Mağaralar ve mağaraların çevrelediği şelale turistik bir
öneme sahiptir.
Kübik mağarası, Karlıova ilçesinin Kübik Köyü yakınlarındadır.
Içinde cilalı Taş ve Tunç Devrine ait bazı kalıntılar vardır.
Duvarlarında bir takım oymalar ve işlemeler mevcuttur.
Volkanik bir dağ olan Sülbüs Dağı Yayladere
ilçesi'nin Kuzey Batısında yer almaktadır. Tepesi
her zaman karlı görülür. Sivri bir koni görünümündedir.
Dağcılar buraya her yıl uğrarlar. Ayrıca bu dağda çeşitli
av da yapılır. Dağın üstü düz olmakla beraber, uzaktan
sivri görünür. Üstünde bir ziyaret vardır ve heybetli bir
görünüm taşıdığı için çeşitli efsaneler yaşatır. Rivayete
göre sülbüs adındaki genç bir delikanlı, starı adındaki
güzel bir kıza aşık olur. Araya giren bir cadı bunların
evlenmesine engel olur. Oğlan aşkından verem hastalığına
yakalanarak ölür. Bu üzüntüye dayanamayan kız da çok
geçmeden ölünce vasiyeti üzerine sevgilisinin yanına gömülür.
Fakat cadı mezarlarının bile arasında dikenli bir ağaç
şeklinde filizlenerek onları orada da ayırmak ister. ve
bunların öteki dünya da bile birbirlerine kavuşmadıkları
rivayet edilir
Uzundere Köyünün adını aldığı derenin, Büyük
Çır Taşı adı verilen 100 m. yükseklikteki kayalığın
ortasından geçen güzel görünümlü bir şelaledir.

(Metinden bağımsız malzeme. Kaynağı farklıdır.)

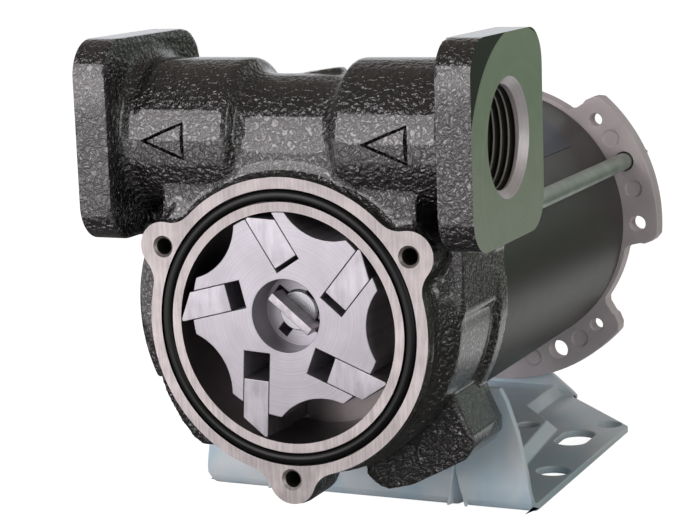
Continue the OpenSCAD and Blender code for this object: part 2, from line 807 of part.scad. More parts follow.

Su 50 m. yükseklikte alt tarafı kayalık olan dere yatağına
düşerken güzel bir görünüm arz etmektedir.
Ilıca Bucağı merkezine 8 km. uzaklıkta olan Şelale'ye
iki ayrı yoldan gidilmektedir. Çır Taşı'nın olduğu
bölgede ayrıca kayalıklar, mağaralar bulunmaktadır.